1. In a poll, respondents were asked if they have traveled to Europe. 68 respondents indicated that they have traveled to Europe and 124 respondents said that they have not traveled to Europe. If one of these respondents is randomly selected, what is the probability of getting someone who has traveled to Europe?

Solution

To get that probability we take the number of people who have visited Europe divided by the total number of respondents.

p: 68/(68+124) = 68/192 = 0.3542

2. The data set represents the income levels of the members of a golf club. Find the probability that a randomly selected member earns at least $100,000.

INCOME (in thousands of dollars)

98 102 83 140 201 96 74 109 163 210

81 104 134 158 128 107 87 79 91 121

Solution

There are 20 members in total and 12 of them earn at least $100,000. So the probability that a randomly selected member earns at least $100,000 is:

P= 12/20= 3/5 or 0.6

3. A poll was taken to determine the birthplace of a class of college students. Below is a chart of the results.

Solutions

a. What is the probability that a female student was born in Orlando?

P= Number of favorable events ÷total number of events

Total number of students= 10+16+5+12+7+9= 59

P (female born in Orlando) = 12/59 or 0.2034

b. What is the probability that a male student was born in Miami?

P (male born in Miami) = 7/59 or 0.1186

c. What is the probability that a student was born in Jacksonville?

P (student born in Jacksonville)= (10+16)/29 = 26/59 or 0.4407

Gender

Number of students

Location of birth

Male

10

Jacksonville

Female

16

Jacksonville

Male

5

Orlando

Female

12

Orlando

Male

7

Miami

Female

9

Miami

4. Of the 538 people who had an annual check-up at a doctor’s office, 215 had high blood pressure. Estimate the probability that the next person who has a check-up will have high blood pressure.

Solution

In case the first 538 people represents all the people that visited the Doctor’s office for annual check-ups, then the probability of people that come for annual checkups and have high blood pressure is

P= 215/538.

It is approximately 0.3996 or 39.96%

This could be rounded off to 0.4 or 40%.

Because 0.4 = 2/5, it can be said that the next individual has a 2 in 5 chance/likelihood of having high blood pressure.
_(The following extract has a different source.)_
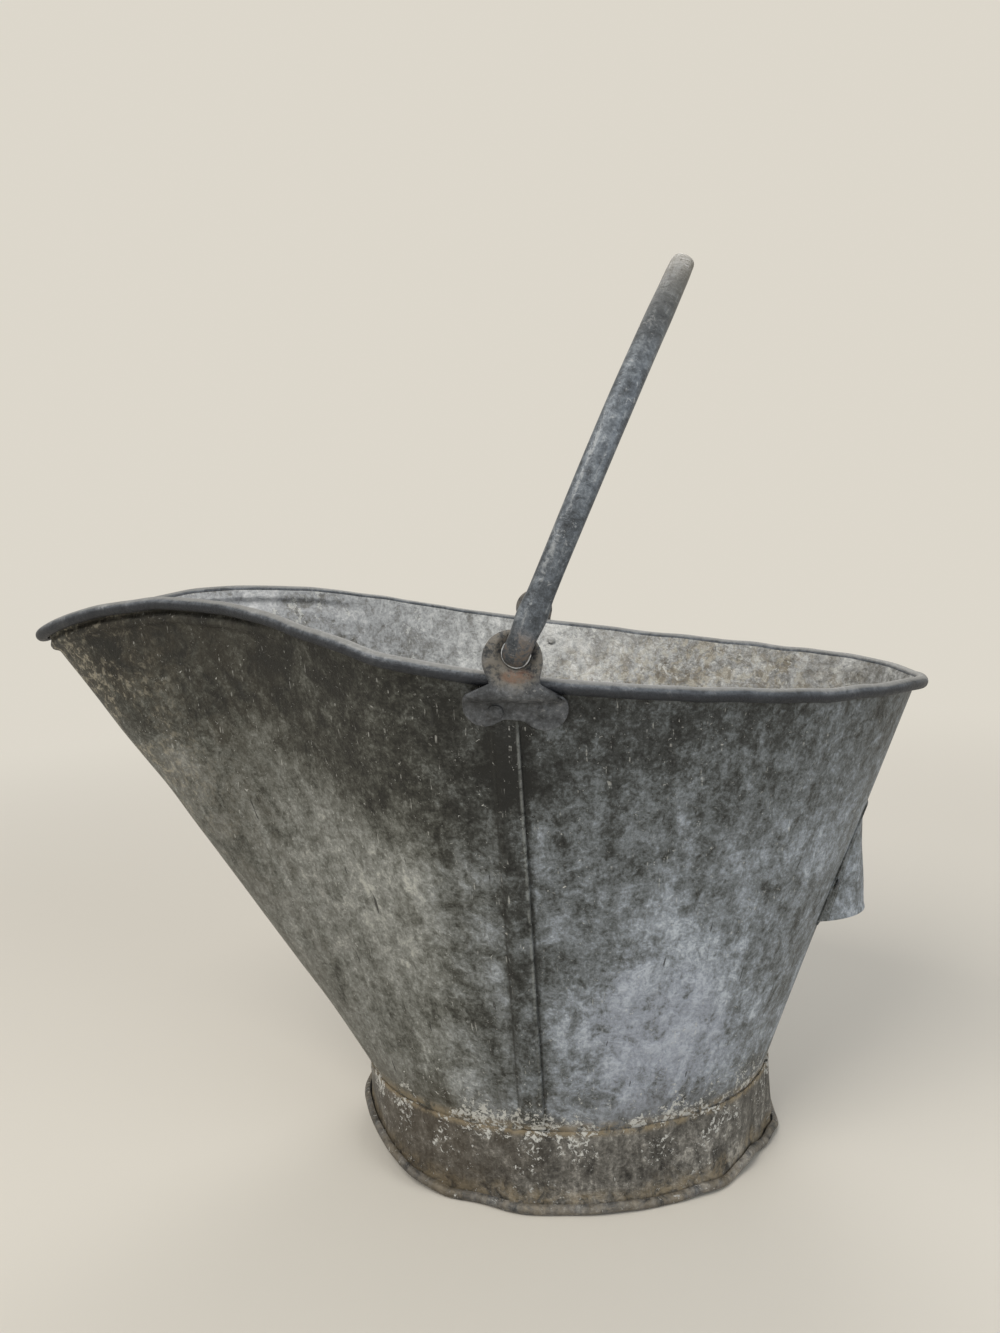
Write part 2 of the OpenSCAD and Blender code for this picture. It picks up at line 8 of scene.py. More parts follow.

5. Find the probability of correctly answering the first 4 questions on a multiple choice test using random guessing. Each question has 3 possible answers.

Solution

The probability of answering a question right is 1/3 since there are three possible answers. Since there are four questions, we need to multiply 1/3 by 4 to get the probability of answering the first four questions

P= 1/3*1/3*1/3*1/3 or 1/3*^4= 1/81

6. Explain the difference between an independent and a dependent variable.

In independent variable is the variable that is often controlled or change in a scientific experiment so as to test the effects or impacts on the dependent variable while a dependent variable is the variable that is being measured or tested in a scientific experiment.

7. Provide an example of experimental probability and explain why it is considered experimental.

An example of an experimental probability is rolling dice 10 times. Suppose number ‘5’ occurs 4 times, the experimental probability is 4/10= 2/5 or 0.4. This is because:

Experimental probability = Number of event occurrence ÷ total number of trials.

Rolling dice 10 times is considered a theoretical probability because it is the probability of an event (number ‘5’) occurring when an experiment is conducted (rolling the dice).

8. The measure of how likely an event will occur is probability. Match the following probability with one of the statements. There is only one answer per statement.

0 0.25 0.60 1

Solutions

a. This event is certain and will happen every time. P=1

Probability is a measure of how likely an event will occur

A certain event has a probability of 1

b. This event will happen more often than not. P= 0.25

An event that is not likely has a probability of nearly 0.25.

c. This event will never happen. P= 0

An impossible event has zero probability of occurring.

d. This event is likely and will occur occasionally. P= 0.60.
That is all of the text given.